Tradicionalmente, semejante comportamiento y negación de los derechos del más débil, ha sido el santo y seña de la mentalidad que suele llamarse “de derechas”. La izquierda, al menos, la llamada “sensibilidad de izquierdas”, laica o católica, ha buscado defender los derechos de los más débiles e indefensos. Es difícilmente cuestionable que cuando la izquierda hace suya tal lógica pragmatista está perdiendo su identidad, si pretende seguir siéndolo de manera coherente. Vistas estas incongruencias, no le queda más remedio que una autocrítica y centrar el discurso no tanto en bendecir la mentalidad o la “razón abortista”, sino en reconocer la existencia de situaciones-límite y conflictos de derechos en los que es imposible aplicar deductivamente las normas morales: solo queda, quizás, aceptar el mal menor, tal y como se constata en los supuestos de peligro para la vida de la madre, malformación del feto y embarazo por violación. Así entendido, el aborto ya no es un derecho, sino un recurso desesperado ante el instinto de supervivencia. En definitiva, la salida, penosa y dramática, que, en nombre de la solidaridad, del respeto y del acompañamiento a quien padece tan fatales situaciones, está por encima de toda imposición extrínseca.

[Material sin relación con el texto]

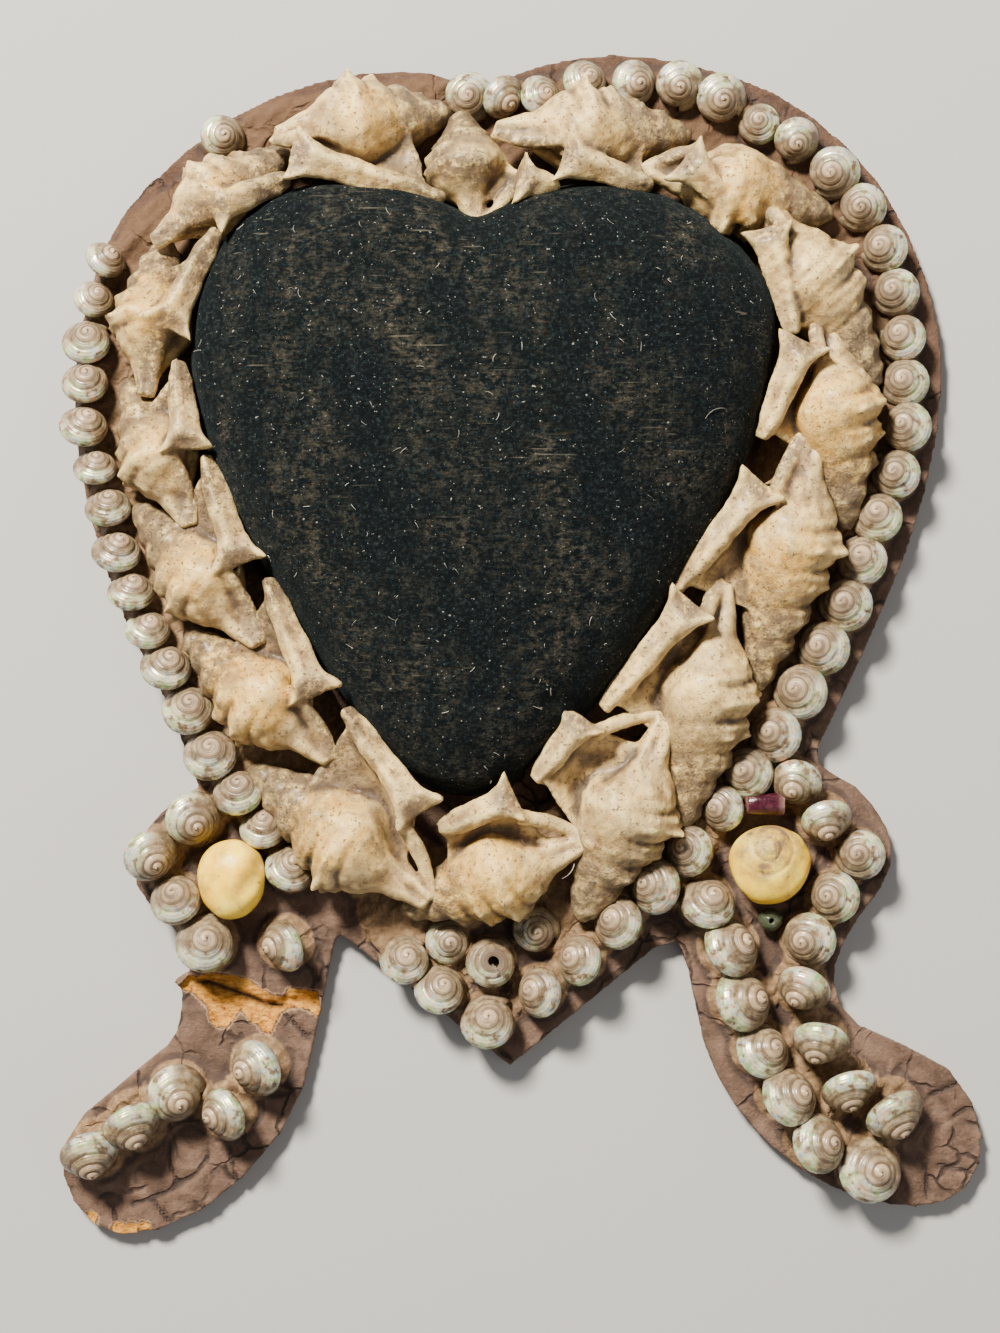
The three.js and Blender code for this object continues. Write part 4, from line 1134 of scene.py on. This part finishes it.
lumpy = 0.30 * ripples(points, 26 * MM, 21) + 0.10 * ripples(points, 8 * MM, 22)
lumpy -= 0.35 * np.exp(-(crease / (1.6 * MM)) ** 2)
lumpy *= np.clip((points[:, 2] - 8 * MM) / (8 * MM), 0, 1)
points = points + normals * (lumpy * MM)[:, None]
points[:, 2] = np.maximum(points[:, 2], BOARD_TOP)
set_points(mesh, points)
dress(mesh, velvet_finish())
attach(cushion, "root")
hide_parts("heart_cushion")


# Lint: short pale fibres and two long hairs that cling to the velvet's pile.
# Each is a thin bent thread lying on the cushion's skin, seen as the white flecks of the photograph.
LINT_COUNT = 95
LINT_STATIONS = 8
LONG_HAIRS = [(696, 430, 1.2, 5.2, -1.3), (560, 872, 0.3, 4.0, 1.0)]


def lint_finish():
    finish, tree, shader, place = new_finish("lint")
    tone = ramp(noise(place, 4.0, 2.0), [(0.40, (0.16, 0.15, 0.13)), (0.60, (0.50, 0.48, 0.42))])
    fill_in(shader, {"Base Color": tone, "Roughness": 0.8})
    return finish


skin_points = points_of(cushion.data)
skin_normals = normals_of(cushion.data)
upper = np.flatnonzero((skin_points[:, 2] > 14 * MM) & (skin_normals[:, 2] > 0.45))
skin_tree = kdtree.KDTree(len(upper))
for i in upper:
    skin_tree.insert((skin_points[i, 0], skin_points[i, 1], 0), int(i))
skin_tree.balance()
lint_points = []
lint_faces = []
threads = [(*skin_points[i, :2], dice.uniform(0, 6.3), dice.uniform(0.5, 1.9) * MM,
            dice.uniform(-1.6, 1.6), 0.035) for i in dice.choice(upper, LINT_COUNT)]
threads += [(*from_photo(x, y), way, length * MM, curl, 0.05) for x, y, way, length, curl in LONG_HAIRS]
for x, y, first_way, length, curl, thickness in threads:
    lint_faces += tube_faces(LINT_STATIONS - 1, 4, LINT_STATIONS, len(lint_points))
    for i in range(LINT_STATIONS):
        share = i / (LINT_STATIONS - 1)
        way = first_way + curl * share
        if i:
            x += length / LINT_STATIONS * math.cos(way)
            y += length / LINT_STATIONS * math.sin(way)
        nearest = skin_tree.find((x, y, 0))[1]
        high = skin_points[nearest, 2] + (0.05 + 0.25 * math.sin(math.pi * share)) * MM
        for j in range(4):
            angle = math.pi / 2 * j
            aside = math.cos(angle) * thickness * MM
            lint_points.append((x - math.sin(way) * aside, y + math.cos(way) * aside,
                                high + math.sin(angle) * thickness * MM))
lint = make_piece("heart_cushion_lint", lint_points, lint_faces, {}, lint_finish())
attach(lint, "root")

Los grupos “pro vida” han de reconocer que, argumentando y procediendo de esta manera, no se aboga por moralizar el aborto, sino por reconocer que es una situación-límite que, precisamente, por serlo, no puede universalizarse. Finalmente, no estaría de más que, ante la legislación sobre el aborto en los países insolidarios, algunos de estos colectivos, y otros legítimamente preocupados, se plantearan la posibilidad de crear algo así como fundaciones para proteger la vida de aquellos a quienes hoy se niega el derecho a nacer. Y que apostaran por ello sin dejar de seguir trabajando en favor de los derechos de todos los nacidos, habida cuenta que el derecho a la vida, que tan tenazmente defienden, no está referido solo al vientre de las mujeres (y más si son pobres), sino también, y, sobre todo, a los bolsillos y cuentas corrientes de los ricos. Si fueran capaces de proceder así, su denuncia (muchas veces estéril y poco matizada) acabaría teniendo una indudable fuerza moral y una mayor acogida social.